▶ **Challenge**: Set down, exactly as written, only the lines starting with the one that holds "Write part 3 of the three.js" and ending with the one that holds "fields, colours, pole_rows=False)".

----- Rows -----

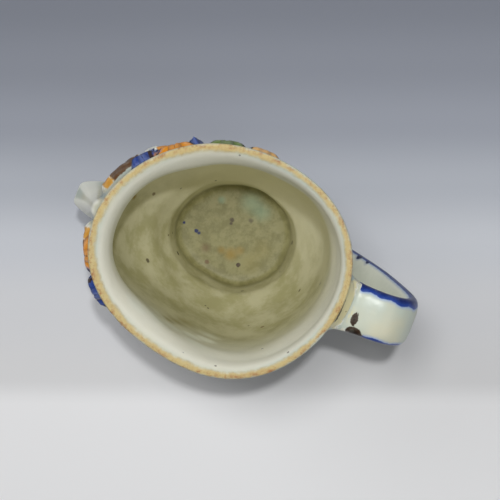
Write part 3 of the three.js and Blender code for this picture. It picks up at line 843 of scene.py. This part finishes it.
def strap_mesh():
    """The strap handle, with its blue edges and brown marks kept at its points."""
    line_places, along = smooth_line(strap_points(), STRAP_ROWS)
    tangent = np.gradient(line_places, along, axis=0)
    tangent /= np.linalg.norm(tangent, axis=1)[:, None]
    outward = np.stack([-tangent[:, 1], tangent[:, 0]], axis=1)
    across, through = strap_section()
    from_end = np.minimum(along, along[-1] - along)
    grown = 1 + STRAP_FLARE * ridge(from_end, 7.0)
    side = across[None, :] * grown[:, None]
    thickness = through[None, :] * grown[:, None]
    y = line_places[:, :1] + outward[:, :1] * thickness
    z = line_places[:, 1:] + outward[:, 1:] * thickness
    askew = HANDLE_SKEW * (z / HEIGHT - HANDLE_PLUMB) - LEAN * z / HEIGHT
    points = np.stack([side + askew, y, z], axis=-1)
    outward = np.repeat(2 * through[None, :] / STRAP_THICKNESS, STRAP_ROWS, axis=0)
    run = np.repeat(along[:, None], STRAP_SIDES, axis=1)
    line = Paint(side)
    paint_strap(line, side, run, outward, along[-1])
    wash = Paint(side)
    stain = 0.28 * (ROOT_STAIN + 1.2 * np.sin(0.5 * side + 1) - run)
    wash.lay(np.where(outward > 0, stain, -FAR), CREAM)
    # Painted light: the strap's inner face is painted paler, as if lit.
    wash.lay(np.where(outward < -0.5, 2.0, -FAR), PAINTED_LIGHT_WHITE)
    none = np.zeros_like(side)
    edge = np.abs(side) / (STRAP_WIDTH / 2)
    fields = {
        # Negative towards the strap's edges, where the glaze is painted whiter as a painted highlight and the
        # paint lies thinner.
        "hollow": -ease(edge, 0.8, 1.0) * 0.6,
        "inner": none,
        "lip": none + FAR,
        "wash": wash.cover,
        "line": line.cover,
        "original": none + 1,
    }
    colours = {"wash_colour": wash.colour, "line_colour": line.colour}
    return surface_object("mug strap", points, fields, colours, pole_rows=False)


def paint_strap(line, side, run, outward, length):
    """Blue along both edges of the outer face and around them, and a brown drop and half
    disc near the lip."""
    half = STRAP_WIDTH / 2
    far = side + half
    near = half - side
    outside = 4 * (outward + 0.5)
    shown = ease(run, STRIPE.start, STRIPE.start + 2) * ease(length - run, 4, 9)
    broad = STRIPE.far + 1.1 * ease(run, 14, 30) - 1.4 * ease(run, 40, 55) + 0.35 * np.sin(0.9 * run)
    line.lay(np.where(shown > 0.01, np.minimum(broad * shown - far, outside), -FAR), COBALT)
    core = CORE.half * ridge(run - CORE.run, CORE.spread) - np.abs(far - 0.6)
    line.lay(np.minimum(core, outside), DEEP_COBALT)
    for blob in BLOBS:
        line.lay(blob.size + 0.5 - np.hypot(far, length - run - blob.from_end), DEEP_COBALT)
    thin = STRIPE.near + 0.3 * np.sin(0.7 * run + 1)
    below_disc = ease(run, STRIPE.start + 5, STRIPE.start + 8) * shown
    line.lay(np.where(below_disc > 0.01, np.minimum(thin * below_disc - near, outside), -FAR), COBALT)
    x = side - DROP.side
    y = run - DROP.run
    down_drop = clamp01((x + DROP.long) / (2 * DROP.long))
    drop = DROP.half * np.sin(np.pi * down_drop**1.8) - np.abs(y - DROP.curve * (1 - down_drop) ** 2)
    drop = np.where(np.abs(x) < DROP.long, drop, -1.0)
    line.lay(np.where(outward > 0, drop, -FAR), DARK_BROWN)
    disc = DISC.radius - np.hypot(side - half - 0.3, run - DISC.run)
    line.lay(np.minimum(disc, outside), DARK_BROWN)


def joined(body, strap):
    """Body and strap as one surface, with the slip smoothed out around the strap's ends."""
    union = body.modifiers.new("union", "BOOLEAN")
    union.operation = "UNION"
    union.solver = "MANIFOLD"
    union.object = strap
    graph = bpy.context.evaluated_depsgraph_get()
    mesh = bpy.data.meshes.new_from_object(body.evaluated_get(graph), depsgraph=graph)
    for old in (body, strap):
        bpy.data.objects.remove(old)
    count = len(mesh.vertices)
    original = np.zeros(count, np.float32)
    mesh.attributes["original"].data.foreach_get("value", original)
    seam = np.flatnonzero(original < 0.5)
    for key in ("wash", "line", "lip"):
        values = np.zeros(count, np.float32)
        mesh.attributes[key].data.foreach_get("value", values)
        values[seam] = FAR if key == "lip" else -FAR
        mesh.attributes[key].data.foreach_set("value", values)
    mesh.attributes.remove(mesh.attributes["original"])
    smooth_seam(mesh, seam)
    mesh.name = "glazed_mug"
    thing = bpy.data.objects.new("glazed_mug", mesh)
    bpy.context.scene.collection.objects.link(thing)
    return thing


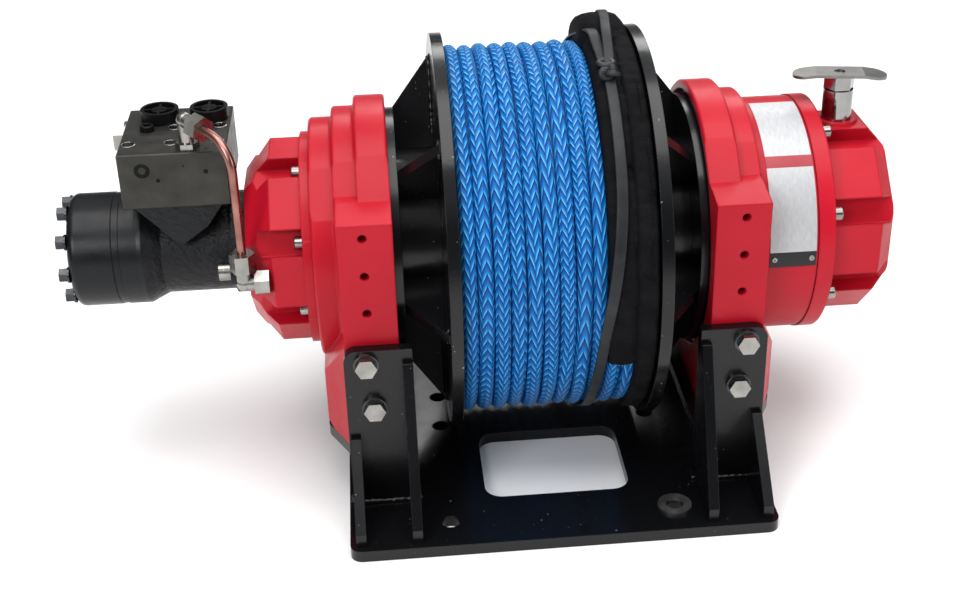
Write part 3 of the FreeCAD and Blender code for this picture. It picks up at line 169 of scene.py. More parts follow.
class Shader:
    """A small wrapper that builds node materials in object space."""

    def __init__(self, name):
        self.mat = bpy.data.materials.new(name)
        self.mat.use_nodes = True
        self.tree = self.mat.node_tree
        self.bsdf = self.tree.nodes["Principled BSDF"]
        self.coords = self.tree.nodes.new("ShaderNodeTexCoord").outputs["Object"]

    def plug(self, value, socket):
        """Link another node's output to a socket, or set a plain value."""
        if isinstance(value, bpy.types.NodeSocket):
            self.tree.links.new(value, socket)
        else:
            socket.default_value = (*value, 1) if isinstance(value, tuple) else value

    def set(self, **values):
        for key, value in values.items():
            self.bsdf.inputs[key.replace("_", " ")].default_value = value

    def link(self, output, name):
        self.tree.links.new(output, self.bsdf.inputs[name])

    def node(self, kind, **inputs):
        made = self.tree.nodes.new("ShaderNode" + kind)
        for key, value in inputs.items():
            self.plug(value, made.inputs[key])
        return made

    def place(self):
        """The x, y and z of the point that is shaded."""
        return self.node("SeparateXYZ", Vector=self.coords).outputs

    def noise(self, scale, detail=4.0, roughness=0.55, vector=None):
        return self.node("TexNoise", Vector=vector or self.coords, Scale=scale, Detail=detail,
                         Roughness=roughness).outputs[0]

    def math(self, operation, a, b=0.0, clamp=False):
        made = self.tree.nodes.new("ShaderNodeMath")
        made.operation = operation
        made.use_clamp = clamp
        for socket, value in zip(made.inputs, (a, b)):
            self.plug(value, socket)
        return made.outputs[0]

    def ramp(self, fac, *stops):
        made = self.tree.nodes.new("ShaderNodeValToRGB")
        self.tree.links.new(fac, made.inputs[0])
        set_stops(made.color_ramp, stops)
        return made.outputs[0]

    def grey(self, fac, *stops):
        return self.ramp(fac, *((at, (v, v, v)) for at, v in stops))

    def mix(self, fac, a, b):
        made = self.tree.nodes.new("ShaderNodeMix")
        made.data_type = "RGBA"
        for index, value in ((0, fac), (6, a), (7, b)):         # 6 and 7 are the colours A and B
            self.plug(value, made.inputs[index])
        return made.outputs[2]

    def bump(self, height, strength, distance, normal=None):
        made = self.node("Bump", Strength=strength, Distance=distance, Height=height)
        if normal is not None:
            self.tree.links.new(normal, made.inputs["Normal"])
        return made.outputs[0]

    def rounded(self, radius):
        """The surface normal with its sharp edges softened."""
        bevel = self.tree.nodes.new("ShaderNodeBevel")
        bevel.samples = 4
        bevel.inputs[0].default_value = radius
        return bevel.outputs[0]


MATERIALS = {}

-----
----- Rows -----

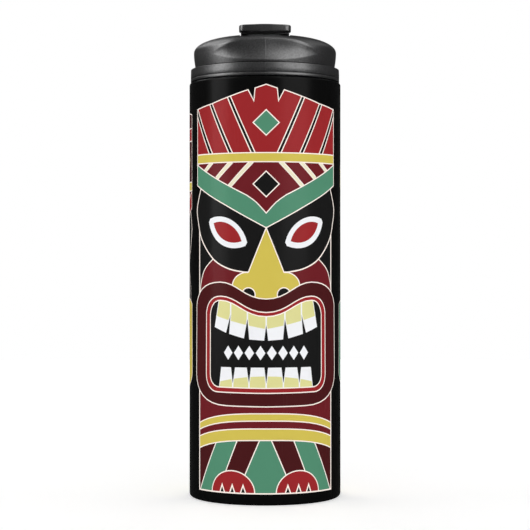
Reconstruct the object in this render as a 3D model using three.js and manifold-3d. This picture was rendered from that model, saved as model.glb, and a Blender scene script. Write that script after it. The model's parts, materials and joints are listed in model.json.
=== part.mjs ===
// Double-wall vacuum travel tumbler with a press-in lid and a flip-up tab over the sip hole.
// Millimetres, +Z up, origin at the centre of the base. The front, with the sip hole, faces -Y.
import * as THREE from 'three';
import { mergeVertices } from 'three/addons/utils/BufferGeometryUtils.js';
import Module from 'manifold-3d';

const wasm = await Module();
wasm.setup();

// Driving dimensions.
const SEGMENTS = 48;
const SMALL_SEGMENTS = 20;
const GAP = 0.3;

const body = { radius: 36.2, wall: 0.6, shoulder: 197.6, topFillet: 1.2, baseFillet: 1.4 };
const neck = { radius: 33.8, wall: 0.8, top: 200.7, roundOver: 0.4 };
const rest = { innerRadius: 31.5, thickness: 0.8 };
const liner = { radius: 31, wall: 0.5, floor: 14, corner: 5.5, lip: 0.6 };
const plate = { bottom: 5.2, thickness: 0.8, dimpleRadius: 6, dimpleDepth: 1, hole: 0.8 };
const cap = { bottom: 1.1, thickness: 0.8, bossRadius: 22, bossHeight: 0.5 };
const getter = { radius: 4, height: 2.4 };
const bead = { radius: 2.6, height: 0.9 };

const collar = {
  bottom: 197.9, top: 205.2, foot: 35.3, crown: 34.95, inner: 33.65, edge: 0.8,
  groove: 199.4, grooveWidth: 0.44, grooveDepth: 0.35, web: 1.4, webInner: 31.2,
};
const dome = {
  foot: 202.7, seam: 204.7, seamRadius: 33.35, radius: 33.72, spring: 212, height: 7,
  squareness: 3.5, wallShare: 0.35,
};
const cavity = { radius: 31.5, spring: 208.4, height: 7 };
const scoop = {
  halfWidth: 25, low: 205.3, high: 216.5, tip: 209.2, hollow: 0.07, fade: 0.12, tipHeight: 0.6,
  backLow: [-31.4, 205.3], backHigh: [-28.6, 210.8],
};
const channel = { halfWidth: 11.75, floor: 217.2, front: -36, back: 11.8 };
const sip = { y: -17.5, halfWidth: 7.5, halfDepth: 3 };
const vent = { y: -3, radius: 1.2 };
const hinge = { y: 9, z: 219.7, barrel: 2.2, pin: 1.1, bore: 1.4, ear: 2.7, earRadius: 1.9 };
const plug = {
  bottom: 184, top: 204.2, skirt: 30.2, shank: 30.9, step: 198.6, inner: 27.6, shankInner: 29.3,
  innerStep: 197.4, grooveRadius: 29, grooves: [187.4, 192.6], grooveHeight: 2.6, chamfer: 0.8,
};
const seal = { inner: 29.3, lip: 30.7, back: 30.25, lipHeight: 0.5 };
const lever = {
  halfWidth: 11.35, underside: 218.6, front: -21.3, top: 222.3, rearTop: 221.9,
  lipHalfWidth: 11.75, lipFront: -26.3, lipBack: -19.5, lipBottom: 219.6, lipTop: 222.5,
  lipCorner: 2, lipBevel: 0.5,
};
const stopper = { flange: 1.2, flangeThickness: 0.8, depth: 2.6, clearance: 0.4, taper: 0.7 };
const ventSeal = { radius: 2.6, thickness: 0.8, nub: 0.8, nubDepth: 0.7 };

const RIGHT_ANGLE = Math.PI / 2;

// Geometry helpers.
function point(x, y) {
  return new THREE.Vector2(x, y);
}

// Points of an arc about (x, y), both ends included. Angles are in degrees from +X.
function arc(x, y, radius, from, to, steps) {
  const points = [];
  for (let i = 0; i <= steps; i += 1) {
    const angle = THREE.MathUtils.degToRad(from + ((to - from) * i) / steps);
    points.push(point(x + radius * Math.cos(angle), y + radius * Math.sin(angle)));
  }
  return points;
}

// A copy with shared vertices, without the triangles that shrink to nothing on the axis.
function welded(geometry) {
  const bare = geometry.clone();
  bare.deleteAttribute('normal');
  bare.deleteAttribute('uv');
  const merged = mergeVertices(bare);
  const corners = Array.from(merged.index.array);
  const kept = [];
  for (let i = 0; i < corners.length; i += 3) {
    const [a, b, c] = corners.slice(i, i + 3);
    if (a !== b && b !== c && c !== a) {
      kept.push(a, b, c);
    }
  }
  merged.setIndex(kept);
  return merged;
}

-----

▶ **Result for this exercise**:
Write part 3 of the three.js and Blender code for this picture. It picks up at line 843 of scene.py. This part finishes it.
def strap_mesh():
    """The strap handle, with its blue edges and brown marks kept at its points."""
    line_places, along = smooth_line(strap_points(), STRAP_ROWS)
    tangent = np.gradient(line_places, along, axis=0)
    tangent /= np.linalg.norm(tangent, axis=1)[:, None]
    outward = np.stack([-tangent[:, 1], tangent[:, 0]], axis=1)
    across, through = strap_section()
    from_end = np.minimum(along, along[-1] - along)
    grown = 1 + STRAP_FLARE * ridge(from_end, 7.0)
    side = across[None, :] * grown[:, None]
    thickness = through[None, :] * grown[:, None]
    y = line_places[:, :1] + outward[:, :1] * thickness
    z = line_places[:, 1:] + outward[:, 1:] * thickness
    askew = HANDLE_SKEW * (z / HEIGHT - HANDLE_PLUMB) - LEAN * z / HEIGHT
    points = np.stack([side + askew, y, z], axis=-1)
    outward = np.repeat(2 * through[None, :] / STRAP_THICKNESS, STRAP_ROWS, axis=0)
    run = np.repeat(along[:, None], STRAP_SIDES, axis=1)
    line = Paint(side)
    paint_strap(line, side, run, outward, along[-1])
    wash = Paint(side)
    stain = 0.28 * (ROOT_STAIN + 1.2 * np.sin(0.5 * side + 1) - run)
    wash.lay(np.where(outward > 0, stain, -FAR), CREAM)
    # Painted light: the strap's inner face is painted paler, as if lit.
    wash.lay(np.where(outward < -0.5, 2.0, -FAR), PAINTED_LIGHT_WHITE)
    none = np.zeros_like(side)
    edge = np.abs(side) / (STRAP_WIDTH / 2)
    fields = {
        # Negative towards the strap's edges, where the glaze is painted whiter as a painted highlight and the
        # paint lies thinner.
        "hollow": -ease(edge, 0.8, 1.0) * 0.6,
        "inner": none,
        "lip": none + FAR,
        "wash": wash.cover,
        "line": line.cover,
        "original": none + 1,
    }
    colours = {"wash_colour": wash.colour, "line_colour": line.colour}
    return surface_object("mug strap", points, fields, colours, pole_rows=False)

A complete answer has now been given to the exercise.